Given material »
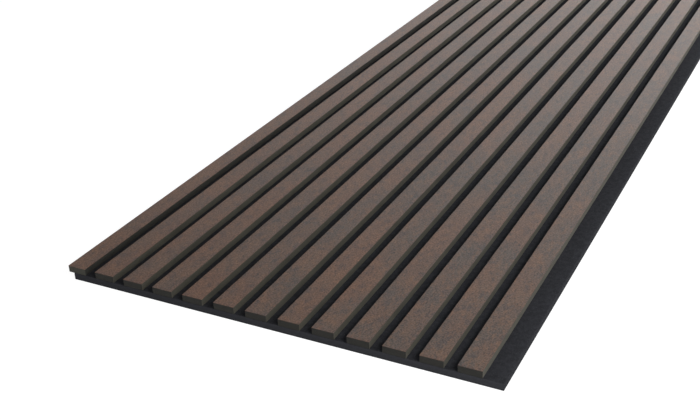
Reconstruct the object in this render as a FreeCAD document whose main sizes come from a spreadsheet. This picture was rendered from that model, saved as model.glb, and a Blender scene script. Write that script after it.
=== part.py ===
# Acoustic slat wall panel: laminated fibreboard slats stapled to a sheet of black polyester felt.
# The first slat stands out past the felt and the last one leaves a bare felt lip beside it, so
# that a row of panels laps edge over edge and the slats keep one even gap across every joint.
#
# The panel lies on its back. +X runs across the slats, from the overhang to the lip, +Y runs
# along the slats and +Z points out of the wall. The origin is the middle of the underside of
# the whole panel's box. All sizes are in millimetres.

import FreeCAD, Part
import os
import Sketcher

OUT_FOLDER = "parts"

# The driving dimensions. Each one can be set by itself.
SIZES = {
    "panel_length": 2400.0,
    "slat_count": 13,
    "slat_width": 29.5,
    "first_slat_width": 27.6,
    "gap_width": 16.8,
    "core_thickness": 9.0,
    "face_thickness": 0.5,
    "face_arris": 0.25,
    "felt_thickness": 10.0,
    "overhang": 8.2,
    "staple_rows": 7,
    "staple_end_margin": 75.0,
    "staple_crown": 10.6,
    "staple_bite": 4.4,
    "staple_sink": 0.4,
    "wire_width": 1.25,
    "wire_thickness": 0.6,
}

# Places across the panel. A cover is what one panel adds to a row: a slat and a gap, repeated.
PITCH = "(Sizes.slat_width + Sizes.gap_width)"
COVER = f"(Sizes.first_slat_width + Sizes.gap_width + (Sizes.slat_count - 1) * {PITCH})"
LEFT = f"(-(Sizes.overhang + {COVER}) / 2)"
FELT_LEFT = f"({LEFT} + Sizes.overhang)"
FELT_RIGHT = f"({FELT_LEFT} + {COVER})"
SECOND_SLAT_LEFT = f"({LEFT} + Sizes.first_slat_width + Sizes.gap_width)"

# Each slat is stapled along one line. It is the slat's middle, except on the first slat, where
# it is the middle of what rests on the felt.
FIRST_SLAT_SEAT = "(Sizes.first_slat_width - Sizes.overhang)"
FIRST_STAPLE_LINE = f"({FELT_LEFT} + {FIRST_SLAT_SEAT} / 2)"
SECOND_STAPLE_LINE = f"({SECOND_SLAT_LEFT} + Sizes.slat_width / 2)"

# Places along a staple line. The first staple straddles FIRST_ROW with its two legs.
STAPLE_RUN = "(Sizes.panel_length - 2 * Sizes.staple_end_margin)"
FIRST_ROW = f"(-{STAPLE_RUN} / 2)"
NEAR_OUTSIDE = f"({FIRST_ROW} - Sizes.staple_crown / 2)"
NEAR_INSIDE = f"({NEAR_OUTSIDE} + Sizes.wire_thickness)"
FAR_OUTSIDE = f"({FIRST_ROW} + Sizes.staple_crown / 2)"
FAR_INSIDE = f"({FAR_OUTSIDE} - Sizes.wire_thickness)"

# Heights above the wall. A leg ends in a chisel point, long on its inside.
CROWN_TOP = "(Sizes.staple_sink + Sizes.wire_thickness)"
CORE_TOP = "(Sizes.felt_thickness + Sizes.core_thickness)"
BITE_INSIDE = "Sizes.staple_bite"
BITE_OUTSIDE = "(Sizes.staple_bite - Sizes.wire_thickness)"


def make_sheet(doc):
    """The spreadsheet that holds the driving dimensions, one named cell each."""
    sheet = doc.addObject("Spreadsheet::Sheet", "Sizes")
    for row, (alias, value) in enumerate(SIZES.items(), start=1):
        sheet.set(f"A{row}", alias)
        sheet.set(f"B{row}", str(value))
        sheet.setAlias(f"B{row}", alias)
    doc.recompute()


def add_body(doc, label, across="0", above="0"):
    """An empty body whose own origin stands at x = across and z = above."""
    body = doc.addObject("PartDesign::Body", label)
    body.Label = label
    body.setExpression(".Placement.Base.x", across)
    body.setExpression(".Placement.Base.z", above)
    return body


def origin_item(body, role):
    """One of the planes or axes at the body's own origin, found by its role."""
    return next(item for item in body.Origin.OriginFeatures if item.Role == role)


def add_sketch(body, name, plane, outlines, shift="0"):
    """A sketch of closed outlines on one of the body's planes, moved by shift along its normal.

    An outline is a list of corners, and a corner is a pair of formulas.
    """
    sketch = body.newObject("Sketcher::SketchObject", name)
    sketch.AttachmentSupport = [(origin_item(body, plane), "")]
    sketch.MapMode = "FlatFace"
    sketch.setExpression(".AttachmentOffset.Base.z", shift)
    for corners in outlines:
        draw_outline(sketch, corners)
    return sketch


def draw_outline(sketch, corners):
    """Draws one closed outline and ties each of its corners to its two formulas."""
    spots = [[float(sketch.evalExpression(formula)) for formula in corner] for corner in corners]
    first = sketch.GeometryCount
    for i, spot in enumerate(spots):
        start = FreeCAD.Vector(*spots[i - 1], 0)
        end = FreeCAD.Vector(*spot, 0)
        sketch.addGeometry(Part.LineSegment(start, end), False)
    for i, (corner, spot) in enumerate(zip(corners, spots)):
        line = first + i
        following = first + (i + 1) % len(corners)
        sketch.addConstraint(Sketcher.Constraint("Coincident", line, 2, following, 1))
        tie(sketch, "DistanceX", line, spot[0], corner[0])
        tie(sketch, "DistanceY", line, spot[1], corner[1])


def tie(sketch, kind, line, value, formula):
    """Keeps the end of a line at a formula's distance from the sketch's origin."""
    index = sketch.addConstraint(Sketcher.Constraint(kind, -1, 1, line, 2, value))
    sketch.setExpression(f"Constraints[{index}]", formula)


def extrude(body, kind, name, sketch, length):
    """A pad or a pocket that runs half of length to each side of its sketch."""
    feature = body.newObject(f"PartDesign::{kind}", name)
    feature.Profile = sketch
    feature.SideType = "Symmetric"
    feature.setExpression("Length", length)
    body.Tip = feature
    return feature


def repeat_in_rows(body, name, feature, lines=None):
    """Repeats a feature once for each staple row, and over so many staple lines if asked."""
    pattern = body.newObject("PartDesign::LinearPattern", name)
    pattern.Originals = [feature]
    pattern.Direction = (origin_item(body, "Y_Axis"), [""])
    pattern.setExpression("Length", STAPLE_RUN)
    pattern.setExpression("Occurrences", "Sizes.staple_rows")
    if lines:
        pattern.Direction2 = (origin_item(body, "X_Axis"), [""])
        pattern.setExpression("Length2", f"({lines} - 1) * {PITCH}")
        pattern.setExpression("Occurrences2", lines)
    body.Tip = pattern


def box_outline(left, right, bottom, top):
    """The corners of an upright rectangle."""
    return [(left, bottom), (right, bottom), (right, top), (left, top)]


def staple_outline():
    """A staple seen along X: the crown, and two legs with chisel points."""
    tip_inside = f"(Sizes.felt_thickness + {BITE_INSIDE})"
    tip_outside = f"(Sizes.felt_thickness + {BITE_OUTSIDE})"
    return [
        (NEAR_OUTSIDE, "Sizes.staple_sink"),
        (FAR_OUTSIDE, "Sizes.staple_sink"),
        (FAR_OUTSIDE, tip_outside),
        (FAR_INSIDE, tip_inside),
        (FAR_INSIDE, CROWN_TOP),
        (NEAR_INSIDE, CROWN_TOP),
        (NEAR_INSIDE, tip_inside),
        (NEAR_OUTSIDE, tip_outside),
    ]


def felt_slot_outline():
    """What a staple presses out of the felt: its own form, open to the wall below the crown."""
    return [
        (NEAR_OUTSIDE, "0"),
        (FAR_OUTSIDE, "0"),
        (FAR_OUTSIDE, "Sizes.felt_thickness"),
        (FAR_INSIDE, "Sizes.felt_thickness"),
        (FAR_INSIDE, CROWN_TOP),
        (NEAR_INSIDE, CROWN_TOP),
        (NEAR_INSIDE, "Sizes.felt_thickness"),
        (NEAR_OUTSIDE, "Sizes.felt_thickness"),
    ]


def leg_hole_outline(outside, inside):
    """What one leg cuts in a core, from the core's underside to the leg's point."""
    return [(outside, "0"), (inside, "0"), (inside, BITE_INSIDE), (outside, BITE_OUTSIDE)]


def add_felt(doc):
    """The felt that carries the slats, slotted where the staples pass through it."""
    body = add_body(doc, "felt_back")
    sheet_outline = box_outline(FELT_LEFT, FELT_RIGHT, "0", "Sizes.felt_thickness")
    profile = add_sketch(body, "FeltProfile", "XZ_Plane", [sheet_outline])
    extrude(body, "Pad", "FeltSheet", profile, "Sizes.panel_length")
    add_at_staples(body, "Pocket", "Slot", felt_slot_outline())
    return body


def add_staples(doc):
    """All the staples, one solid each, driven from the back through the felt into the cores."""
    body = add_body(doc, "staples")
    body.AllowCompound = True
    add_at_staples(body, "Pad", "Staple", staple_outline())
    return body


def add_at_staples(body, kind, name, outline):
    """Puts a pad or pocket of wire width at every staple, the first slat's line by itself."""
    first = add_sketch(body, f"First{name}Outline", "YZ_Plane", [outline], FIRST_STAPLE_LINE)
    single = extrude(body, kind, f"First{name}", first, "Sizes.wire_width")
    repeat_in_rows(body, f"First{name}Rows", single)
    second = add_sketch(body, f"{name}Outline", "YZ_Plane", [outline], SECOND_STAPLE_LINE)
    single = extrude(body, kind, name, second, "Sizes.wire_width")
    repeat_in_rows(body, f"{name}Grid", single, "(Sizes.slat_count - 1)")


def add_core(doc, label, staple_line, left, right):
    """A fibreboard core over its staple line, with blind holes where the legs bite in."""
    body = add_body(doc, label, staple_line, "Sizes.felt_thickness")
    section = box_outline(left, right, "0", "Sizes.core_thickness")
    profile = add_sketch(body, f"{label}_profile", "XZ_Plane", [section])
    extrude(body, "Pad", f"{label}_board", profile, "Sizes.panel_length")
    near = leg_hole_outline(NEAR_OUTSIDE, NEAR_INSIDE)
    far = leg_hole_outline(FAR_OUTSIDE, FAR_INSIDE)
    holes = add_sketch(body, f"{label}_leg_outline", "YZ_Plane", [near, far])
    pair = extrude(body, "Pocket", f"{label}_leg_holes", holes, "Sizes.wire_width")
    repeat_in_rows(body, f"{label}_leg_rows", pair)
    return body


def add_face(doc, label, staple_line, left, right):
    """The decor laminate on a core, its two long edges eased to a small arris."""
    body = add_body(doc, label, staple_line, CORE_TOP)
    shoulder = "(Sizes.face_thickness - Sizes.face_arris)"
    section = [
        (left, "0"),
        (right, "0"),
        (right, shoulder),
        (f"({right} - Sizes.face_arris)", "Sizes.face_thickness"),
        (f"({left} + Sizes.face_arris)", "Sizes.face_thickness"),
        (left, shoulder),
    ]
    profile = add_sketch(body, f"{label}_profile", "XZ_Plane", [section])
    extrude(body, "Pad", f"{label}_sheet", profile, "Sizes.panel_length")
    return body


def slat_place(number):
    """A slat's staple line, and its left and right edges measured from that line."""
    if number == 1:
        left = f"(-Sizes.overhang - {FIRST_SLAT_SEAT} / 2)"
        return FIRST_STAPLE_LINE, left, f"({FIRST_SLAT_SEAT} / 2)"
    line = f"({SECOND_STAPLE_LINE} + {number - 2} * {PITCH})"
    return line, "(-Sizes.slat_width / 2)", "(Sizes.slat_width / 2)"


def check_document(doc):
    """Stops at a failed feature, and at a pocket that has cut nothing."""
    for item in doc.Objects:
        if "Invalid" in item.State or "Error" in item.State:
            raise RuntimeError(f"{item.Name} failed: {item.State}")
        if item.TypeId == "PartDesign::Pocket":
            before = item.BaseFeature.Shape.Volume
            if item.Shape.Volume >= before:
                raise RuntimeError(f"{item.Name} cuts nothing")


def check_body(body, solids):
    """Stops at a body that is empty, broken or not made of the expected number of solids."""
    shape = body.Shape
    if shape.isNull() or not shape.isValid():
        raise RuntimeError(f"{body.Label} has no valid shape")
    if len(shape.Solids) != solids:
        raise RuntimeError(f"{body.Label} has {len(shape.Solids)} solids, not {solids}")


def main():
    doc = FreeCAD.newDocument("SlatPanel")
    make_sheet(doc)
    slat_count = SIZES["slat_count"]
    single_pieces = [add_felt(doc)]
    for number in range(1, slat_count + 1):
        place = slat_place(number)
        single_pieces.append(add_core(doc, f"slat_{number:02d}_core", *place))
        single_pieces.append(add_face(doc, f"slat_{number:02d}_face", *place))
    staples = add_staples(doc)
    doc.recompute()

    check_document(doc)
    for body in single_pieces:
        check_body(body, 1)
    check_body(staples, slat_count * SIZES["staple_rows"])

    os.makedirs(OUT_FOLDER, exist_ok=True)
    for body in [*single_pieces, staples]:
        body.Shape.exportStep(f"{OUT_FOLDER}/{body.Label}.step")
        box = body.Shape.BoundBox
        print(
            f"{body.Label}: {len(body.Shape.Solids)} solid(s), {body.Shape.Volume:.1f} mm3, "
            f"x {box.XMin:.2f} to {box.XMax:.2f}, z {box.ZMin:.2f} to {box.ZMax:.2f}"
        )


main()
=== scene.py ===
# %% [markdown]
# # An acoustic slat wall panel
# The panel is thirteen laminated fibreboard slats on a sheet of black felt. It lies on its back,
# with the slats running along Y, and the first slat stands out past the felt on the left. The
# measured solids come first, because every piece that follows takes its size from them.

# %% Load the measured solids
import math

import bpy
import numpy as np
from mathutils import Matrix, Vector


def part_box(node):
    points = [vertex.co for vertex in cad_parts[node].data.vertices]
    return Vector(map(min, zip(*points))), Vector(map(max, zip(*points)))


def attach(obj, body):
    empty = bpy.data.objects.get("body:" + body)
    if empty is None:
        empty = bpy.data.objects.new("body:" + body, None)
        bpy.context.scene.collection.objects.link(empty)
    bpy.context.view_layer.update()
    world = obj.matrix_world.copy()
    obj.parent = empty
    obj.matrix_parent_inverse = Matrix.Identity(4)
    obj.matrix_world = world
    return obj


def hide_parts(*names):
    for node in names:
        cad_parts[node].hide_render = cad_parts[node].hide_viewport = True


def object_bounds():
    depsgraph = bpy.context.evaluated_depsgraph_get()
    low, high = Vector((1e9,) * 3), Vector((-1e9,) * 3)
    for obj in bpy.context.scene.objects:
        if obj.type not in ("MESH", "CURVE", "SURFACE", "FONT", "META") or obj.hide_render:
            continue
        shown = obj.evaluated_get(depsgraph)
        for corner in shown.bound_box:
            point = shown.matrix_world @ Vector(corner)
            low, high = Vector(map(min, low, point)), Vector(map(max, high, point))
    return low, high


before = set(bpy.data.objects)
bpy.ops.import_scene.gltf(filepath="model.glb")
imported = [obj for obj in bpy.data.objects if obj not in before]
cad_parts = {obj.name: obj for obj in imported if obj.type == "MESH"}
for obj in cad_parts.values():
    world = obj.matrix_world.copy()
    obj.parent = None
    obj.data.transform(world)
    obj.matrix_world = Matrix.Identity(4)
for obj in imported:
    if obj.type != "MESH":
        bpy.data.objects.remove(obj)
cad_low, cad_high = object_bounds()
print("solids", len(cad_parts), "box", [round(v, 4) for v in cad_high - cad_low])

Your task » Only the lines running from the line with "os.makedirs(OUT_FOLDER, exist_ok=True)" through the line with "depsgraph = bpy.context.evaluated_depsgraph_get()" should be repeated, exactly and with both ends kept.

Written reply »
    os.makedirs(OUT_FOLDER, exist_ok=True)
    for body in [*single_pieces, staples]:
        body.Shape.exportStep(f"{OUT_FOLDER}/{body.Label}.step")
        box = body.Shape.BoundBox
        print(
            f"{body.Label}: {len(body.Shape.Solids)} solid(s), {body.Shape.Volume:.1f} mm3, "
            f"x {box.XMin:.2f} to {box.XMax:.2f}, z {box.ZMin:.2f} to {box.ZMax:.2f}"
        )


main()
=== scene.py ===
# %% [markdown]
# # An acoustic slat wall panel
# The panel is thirteen laminated fibreboard slats on a sheet of black felt. It lies on its back,
# with the slats running along Y, and the first slat stands out past the felt on the left. The
# measured solids come first, because every piece that follows takes its size from them.

# %% Load the measured solids
import math

import bpy
import numpy as np
from mathutils import Matrix, Vector


def part_box(node):
    points = [vertex.co for vertex in cad_parts[node].data.vertices]
    return Vector(map(min, zip(*points))), Vector(map(max, zip(*points)))


def attach(obj, body):
    empty = bpy.data.objects.get("body:" + body)
    if empty is None:
        empty = bpy.data.objects.new("body:" + body, None)
        bpy.context.scene.collection.objects.link(empty)
    bpy.context.view_layer.update()
    world = obj.matrix_world.copy()
    obj.parent = empty
    obj.matrix_parent_inverse = Matrix.Identity(4)
    obj.matrix_world = world
    return obj


def hide_parts(*names):
    for node in names:
        cad_parts[node].hide_render = cad_parts[node].hide_viewport = True


def object_bounds():
    depsgraph = bpy.context.evaluated_depsgraph_get()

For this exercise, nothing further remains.